→ SHORT EXERCISE
Extract from the entries below, exactly as given, only the lines from the line containing "Write the OpenSCAD" to the line containing "upper_z = 140; // [134:0.5:140]", both lines included.

→ GIVEN RECORDS
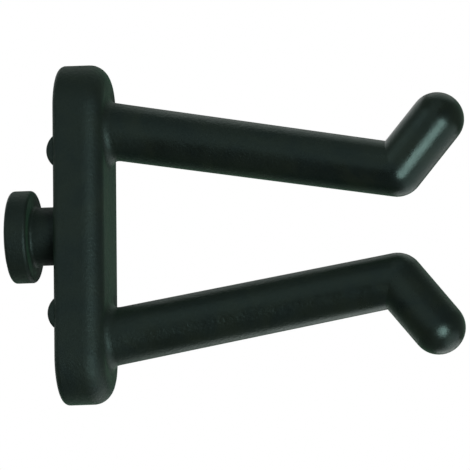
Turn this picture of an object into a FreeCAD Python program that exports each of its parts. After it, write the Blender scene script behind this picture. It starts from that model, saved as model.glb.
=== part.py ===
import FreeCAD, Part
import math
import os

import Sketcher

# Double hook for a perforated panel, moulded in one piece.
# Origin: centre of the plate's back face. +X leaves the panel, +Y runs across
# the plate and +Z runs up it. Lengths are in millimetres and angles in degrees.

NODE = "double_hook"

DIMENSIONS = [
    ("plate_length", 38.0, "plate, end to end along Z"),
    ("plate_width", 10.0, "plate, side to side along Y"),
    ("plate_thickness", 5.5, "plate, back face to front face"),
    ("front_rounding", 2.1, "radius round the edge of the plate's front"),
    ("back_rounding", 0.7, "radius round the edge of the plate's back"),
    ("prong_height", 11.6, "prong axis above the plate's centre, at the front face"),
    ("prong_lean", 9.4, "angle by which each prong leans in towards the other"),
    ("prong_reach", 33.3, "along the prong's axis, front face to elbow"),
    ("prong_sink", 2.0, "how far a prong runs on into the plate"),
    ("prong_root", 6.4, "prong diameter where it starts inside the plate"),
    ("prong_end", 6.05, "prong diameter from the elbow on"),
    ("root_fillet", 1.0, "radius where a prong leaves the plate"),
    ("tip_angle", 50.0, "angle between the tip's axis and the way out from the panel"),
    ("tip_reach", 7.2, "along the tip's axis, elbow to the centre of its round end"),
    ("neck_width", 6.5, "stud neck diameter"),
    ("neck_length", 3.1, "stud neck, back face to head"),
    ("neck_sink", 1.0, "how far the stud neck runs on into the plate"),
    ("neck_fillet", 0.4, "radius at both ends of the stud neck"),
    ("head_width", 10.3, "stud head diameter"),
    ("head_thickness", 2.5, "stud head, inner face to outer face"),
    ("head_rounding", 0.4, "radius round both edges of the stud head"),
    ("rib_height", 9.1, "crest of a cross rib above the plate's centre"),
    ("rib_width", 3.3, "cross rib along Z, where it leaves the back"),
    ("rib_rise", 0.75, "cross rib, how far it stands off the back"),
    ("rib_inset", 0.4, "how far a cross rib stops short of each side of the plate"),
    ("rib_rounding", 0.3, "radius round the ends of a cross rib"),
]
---
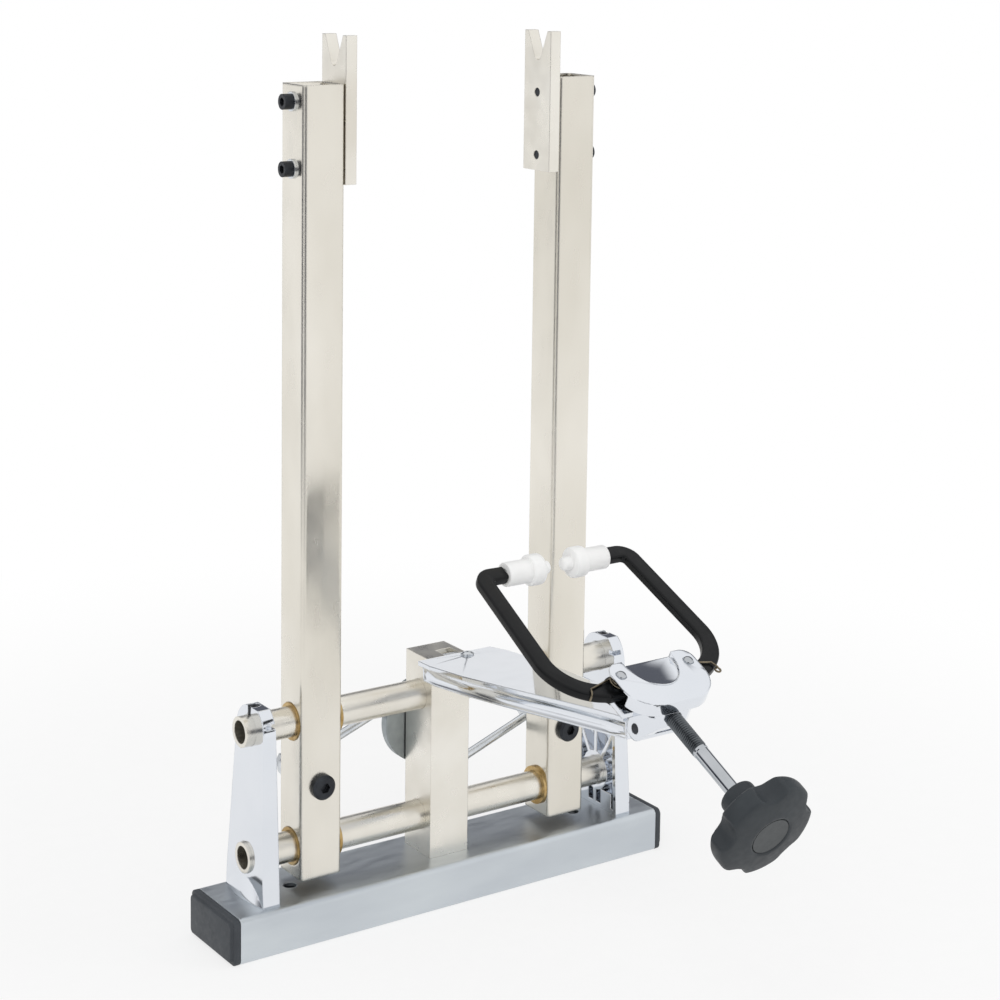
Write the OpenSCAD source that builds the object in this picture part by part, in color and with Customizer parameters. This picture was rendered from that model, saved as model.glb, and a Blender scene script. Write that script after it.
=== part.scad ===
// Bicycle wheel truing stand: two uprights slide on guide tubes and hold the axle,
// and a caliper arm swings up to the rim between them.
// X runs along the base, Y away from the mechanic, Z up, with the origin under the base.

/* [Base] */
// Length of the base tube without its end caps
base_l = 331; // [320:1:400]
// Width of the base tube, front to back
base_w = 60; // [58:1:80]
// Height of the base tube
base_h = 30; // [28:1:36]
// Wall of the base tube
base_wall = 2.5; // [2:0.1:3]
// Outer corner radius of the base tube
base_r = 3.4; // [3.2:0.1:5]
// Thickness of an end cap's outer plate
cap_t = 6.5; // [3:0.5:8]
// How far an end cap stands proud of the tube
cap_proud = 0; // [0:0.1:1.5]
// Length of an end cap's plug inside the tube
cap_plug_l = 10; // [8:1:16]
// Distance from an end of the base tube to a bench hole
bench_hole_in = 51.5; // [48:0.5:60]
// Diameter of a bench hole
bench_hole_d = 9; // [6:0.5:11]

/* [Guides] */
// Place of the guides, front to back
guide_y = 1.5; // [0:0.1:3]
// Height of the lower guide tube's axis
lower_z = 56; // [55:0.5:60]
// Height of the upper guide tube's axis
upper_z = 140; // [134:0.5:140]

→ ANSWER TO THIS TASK
Write the OpenSCAD source that builds the object in this picture part by part, in color and with Customizer parameters. This picture was rendered from that model, saved as model.glb, and a Blender scene script. Write that script after it.
=== part.scad ===
// Bicycle wheel truing stand: two uprights slide on guide tubes and hold the axle,
// and a caliper arm swings up to the rim between them.
// X runs along the base, Y away from the mechanic, Z up, with the origin under the base.

/* [Base] */
// Length of the base tube without its end caps
base_l = 331; // [320:1:400]
// Width of the base tube, front to back
base_w = 60; // [58:1:80]
// Height of the base tube
base_h = 30; // [28:1:36]
// Wall of the base tube
base_wall = 2.5; // [2:0.1:3]
// Outer corner radius of the base tube
base_r = 3.4; // [3.2:0.1:5]
// Thickness of an end cap's outer plate
cap_t = 6.5; // [3:0.5:8]
// How far an end cap stands proud of the tube
cap_proud = 0; // [0:0.1:1.5]
// Length of an end cap's plug inside the tube
cap_plug_l = 10; // [8:1:16]
// Distance from an end of the base tube to a bench hole
bench_hole_in = 51.5; // [48:0.5:60]
// Diameter of a bench hole
bench_hole_d = 9; // [6:0.5:11]

/* [Guides] */
// Place of the guides, front to back
guide_y = 1.5; // [0:0.1:3]
// Height of the lower guide tube's axis
lower_z = 56; // [55:0.5:60]
// Height of the upper guide tube's axis
upper_z = 140; // [134:0.5:140]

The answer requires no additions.